# 4-manifolds with finite fundamental group and spherical boundary

Let $M$ be a compact 4-manifold with finite fundamental group such that the prime factorization of its boundary $\partial M$ is connected and has no aspherical factors. Assuming $\partial M$ is incompressible in $M$, then $\partial M$ is elliptic by the elliptization theorem. Barring making this assumption, are there other conditions that guarantee $\partial M$ is elliptic? By elliptic I mean a spherical space form. [I've edited this question because I earlier mistakenly used the terminology spherical.]

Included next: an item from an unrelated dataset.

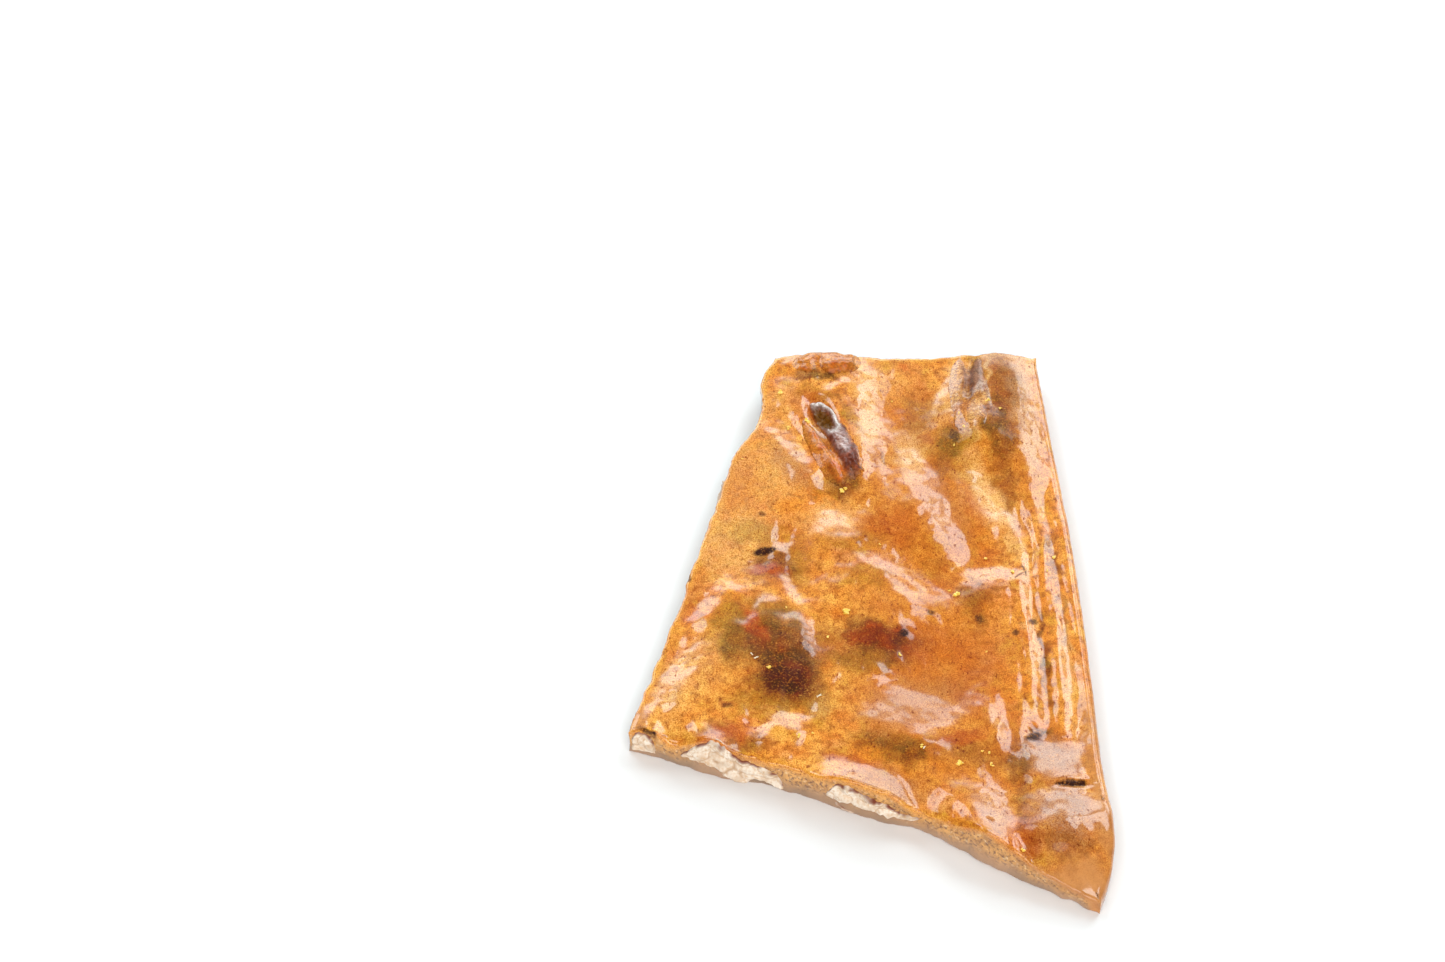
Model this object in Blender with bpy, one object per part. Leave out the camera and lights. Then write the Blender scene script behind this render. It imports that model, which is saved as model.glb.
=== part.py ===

• What convention are you using for a 4-manifold having an incompressible boundary? – Ryan Budney Dec 18 '16 at 7:54
• By incompressible I meant that the homomorphism between fundamental groups induced by the inclusion map $i:\partial M \rightarrow M$ is injective. – Topology Student Dec 18 '16 at 14:28
• I'm not sure I understand the question; which hypotheses do you want to delete and which do you want to retain. Also, why does $\partial M$ being incompressible and also a sum of spherical manifolds imply that there's only one summand? – Danny Ruberman Dec 18 '16 at 21:11
• I am interested in keeping the $M$ has $\pi_1(M) < \infty$ and $\partial M$ is a connected sum of elliptic manifolds and $S^2 \times S^1$'s conditions. I would like to know what some sufficient conditions for $\partial M$ to be an elliptic manifold are. The assumption that $\partial M$ is incompressible, which with $\pi_1(M) < \infty$ implies $\pi_1(\partial M) < \infty$, seems too strong as it supersedes the other condition on $\partial M$. – Topology Student Dec 19 '16 at 23:07
• Perhaps you could provide some context for the question; does it come from some particular circumstance? There is a 3-manifold that is a connected sum as described. Do you know something else? Are you given some information about a 4-manifold that it bounds? – Danny Ruberman Dec 20 '16 at 15:28

If $M$ admits a locally smooth circle action that restricts to an action on $\partial M$, then $\partial M$ will be spherical.